- **SOURCE MATERIAL**:
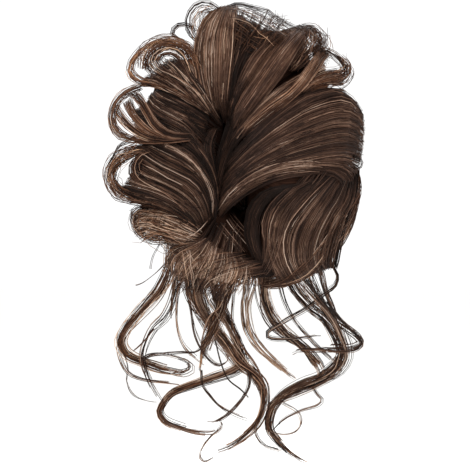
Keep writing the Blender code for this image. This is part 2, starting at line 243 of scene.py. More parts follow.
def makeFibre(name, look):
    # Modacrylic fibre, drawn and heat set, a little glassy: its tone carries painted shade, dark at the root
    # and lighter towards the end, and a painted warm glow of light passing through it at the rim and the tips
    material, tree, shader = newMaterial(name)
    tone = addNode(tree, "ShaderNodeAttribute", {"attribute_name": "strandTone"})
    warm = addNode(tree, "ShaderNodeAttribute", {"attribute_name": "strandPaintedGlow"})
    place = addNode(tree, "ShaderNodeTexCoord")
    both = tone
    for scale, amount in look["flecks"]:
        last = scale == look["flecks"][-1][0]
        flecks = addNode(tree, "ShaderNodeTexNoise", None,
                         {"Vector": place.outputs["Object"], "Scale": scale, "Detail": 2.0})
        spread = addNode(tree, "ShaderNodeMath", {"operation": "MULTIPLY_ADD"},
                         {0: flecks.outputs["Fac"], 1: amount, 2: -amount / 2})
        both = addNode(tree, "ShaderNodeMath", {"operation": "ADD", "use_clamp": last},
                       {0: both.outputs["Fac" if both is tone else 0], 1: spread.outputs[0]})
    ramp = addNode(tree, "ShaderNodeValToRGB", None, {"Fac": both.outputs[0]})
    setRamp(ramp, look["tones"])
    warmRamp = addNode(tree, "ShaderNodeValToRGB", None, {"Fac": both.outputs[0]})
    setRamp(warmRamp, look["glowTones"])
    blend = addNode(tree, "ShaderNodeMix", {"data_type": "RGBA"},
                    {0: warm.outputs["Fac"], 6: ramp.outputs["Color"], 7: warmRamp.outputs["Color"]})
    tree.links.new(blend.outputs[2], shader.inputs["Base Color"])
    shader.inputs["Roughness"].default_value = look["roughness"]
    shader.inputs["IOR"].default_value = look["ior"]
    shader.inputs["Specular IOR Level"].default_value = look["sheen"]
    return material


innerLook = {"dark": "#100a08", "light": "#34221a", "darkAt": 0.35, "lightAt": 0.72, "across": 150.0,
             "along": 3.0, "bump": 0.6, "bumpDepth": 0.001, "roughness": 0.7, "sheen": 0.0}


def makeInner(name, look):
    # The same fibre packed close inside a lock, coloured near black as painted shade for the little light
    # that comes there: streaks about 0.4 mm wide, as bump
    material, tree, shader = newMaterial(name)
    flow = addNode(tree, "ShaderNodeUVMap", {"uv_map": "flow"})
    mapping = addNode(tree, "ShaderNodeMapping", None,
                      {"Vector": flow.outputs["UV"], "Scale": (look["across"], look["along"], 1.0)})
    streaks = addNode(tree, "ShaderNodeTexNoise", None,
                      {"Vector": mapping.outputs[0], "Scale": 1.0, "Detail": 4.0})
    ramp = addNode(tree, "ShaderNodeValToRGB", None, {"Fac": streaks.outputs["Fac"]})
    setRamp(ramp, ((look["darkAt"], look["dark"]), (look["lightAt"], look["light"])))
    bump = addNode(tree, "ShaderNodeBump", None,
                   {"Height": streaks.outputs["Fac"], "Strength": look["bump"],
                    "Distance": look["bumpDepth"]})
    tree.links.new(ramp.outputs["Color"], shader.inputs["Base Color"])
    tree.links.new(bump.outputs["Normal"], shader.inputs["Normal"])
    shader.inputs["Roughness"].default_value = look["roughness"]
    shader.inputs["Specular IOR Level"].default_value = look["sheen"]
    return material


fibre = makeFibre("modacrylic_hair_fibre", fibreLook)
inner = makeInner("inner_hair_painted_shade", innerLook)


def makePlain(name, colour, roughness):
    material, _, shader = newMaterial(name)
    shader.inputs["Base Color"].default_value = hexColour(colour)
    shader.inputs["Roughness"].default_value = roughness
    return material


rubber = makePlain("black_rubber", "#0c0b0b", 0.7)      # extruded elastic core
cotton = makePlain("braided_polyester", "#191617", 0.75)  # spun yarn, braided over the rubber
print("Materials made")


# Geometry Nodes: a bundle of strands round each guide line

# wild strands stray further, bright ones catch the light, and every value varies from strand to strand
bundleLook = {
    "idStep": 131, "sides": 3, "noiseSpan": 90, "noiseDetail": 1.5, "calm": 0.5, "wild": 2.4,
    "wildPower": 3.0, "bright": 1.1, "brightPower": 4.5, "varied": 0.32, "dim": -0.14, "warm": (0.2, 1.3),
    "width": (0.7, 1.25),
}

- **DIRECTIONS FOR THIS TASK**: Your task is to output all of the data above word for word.

- **RESULT**:
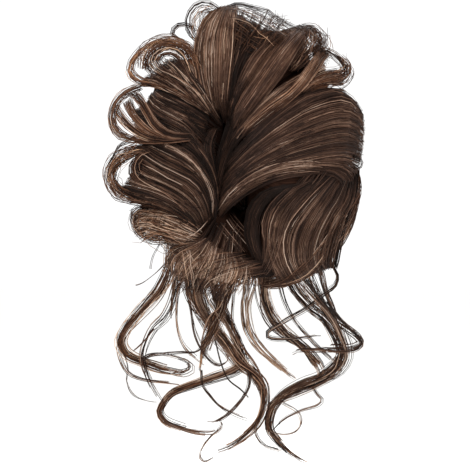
Keep writing the Blender code for this image. This is part 2, starting at line 243 of scene.py. More parts follow.
def makeFibre(name, look):
    # Modacrylic fibre, drawn and heat set, a little glassy: its tone carries painted shade, dark at the root
    # and lighter towards the end, and a painted warm glow of light passing through it at the rim and the tips
    material, tree, shader = newMaterial(name)
    tone = addNode(tree, "ShaderNodeAttribute", {"attribute_name": "strandTone"})
    warm = addNode(tree, "ShaderNodeAttribute", {"attribute_name": "strandPaintedGlow"})
    place = addNode(tree, "ShaderNodeTexCoord")
    both = tone
    for scale, amount in look["flecks"]:
        last = scale == look["flecks"][-1][0]
        flecks = addNode(tree, "ShaderNodeTexNoise", None,
                         {"Vector": place.outputs["Object"], "Scale": scale, "Detail": 2.0})
        spread = addNode(tree, "ShaderNodeMath", {"operation": "MULTIPLY_ADD"},
                         {0: flecks.outputs["Fac"], 1: amount, 2: -amount / 2})
        both = addNode(tree, "ShaderNodeMath", {"operation": "ADD", "use_clamp": last},
                       {0: both.outputs["Fac" if both is tone else 0], 1: spread.outputs[0]})
    ramp = addNode(tree, "ShaderNodeValToRGB", None, {"Fac": both.outputs[0]})
    setRamp(ramp, look["tones"])
    warmRamp = addNode(tree, "ShaderNodeValToRGB", None, {"Fac": both.outputs[0]})
    setRamp(warmRamp, look["glowTones"])
    blend = addNode(tree, "ShaderNodeMix", {"data_type": "RGBA"},
                    {0: warm.outputs["Fac"], 6: ramp.outputs["Color"], 7: warmRamp.outputs["Color"]})
    tree.links.new(blend.outputs[2], shader.inputs["Base Color"])
    shader.inputs["Roughness"].default_value = look["roughness"]
    shader.inputs["IOR"].default_value = look["ior"]
    shader.inputs["Specular IOR Level"].default_value = look["sheen"]
    return material


innerLook = {"dark": "#100a08", "light": "#34221a", "darkAt": 0.35, "lightAt": 0.72, "across": 150.0,
             "along": 3.0, "bump": 0.6, "bumpDepth": 0.001, "roughness": 0.7, "sheen": 0.0}


def makeInner(name, look):
    # The same fibre packed close inside a lock, coloured near black as painted shade for the little light
    # that comes there: streaks about 0.4 mm wide, as bump
    material, tree, shader = newMaterial(name)
    flow = addNode(tree, "ShaderNodeUVMap", {"uv_map": "flow"})
    mapping = addNode(tree, "ShaderNodeMapping", None,
                      {"Vector": flow.outputs["UV"], "Scale": (look["across"], look["along"], 1.0)})
    streaks = addNode(tree, "ShaderNodeTexNoise", None,
                      {"Vector": mapping.outputs[0], "Scale": 1.0, "Detail": 4.0})
    ramp = addNode(tree, "ShaderNodeValToRGB", None, {"Fac": streaks.outputs["Fac"]})
    setRamp(ramp, ((look["darkAt"], look["dark"]), (look["lightAt"], look["light"])))
    bump = addNode(tree, "ShaderNodeBump", None,
                   {"Height": streaks.outputs["Fac"], "Strength": look["bump"],
                    "Distance": look["bumpDepth"]})
    tree.links.new(ramp.outputs["Color"], shader.inputs["Base Color"])
    tree.links.new(bump.outputs["Normal"], shader.inputs["Normal"])
    shader.inputs["Roughness"].default_value = look["roughness"]
    shader.inputs["Specular IOR Level"].default_value = look["sheen"]
    return material


fibre = makeFibre("modacrylic_hair_fibre", fibreLook)
inner = makeInner("inner_hair_painted_shade", innerLook)


def makePlain(name, colour, roughness):
    material, _, shader = newMaterial(name)
    shader.inputs["Base Color"].default_value = hexColour(colour)
    shader.inputs["Roughness"].default_value = roughness
    return material


rubber = makePlain("black_rubber", "#0c0b0b", 0.7)      # extruded elastic core
cotton = makePlain("braided_polyester", "#191617", 0.75)  # spun yarn, braided over the rubber
print("Materials made")


# Geometry Nodes: a bundle of strands round each guide line

# wild strands stray further, bright ones catch the light, and every value varies from strand to strand
bundleLook = {
    "idStep": 131, "sides": 3, "noiseSpan": 90, "noiseDetail": 1.5, "calm": 0.5, "wild": 2.4,
    "wildPower": 3.0, "bright": 1.1, "brightPower": 4.5, "varied": 0.32, "dim": -0.14, "warm": (0.2, 1.3),
    "width": (0.7, 1.25),
}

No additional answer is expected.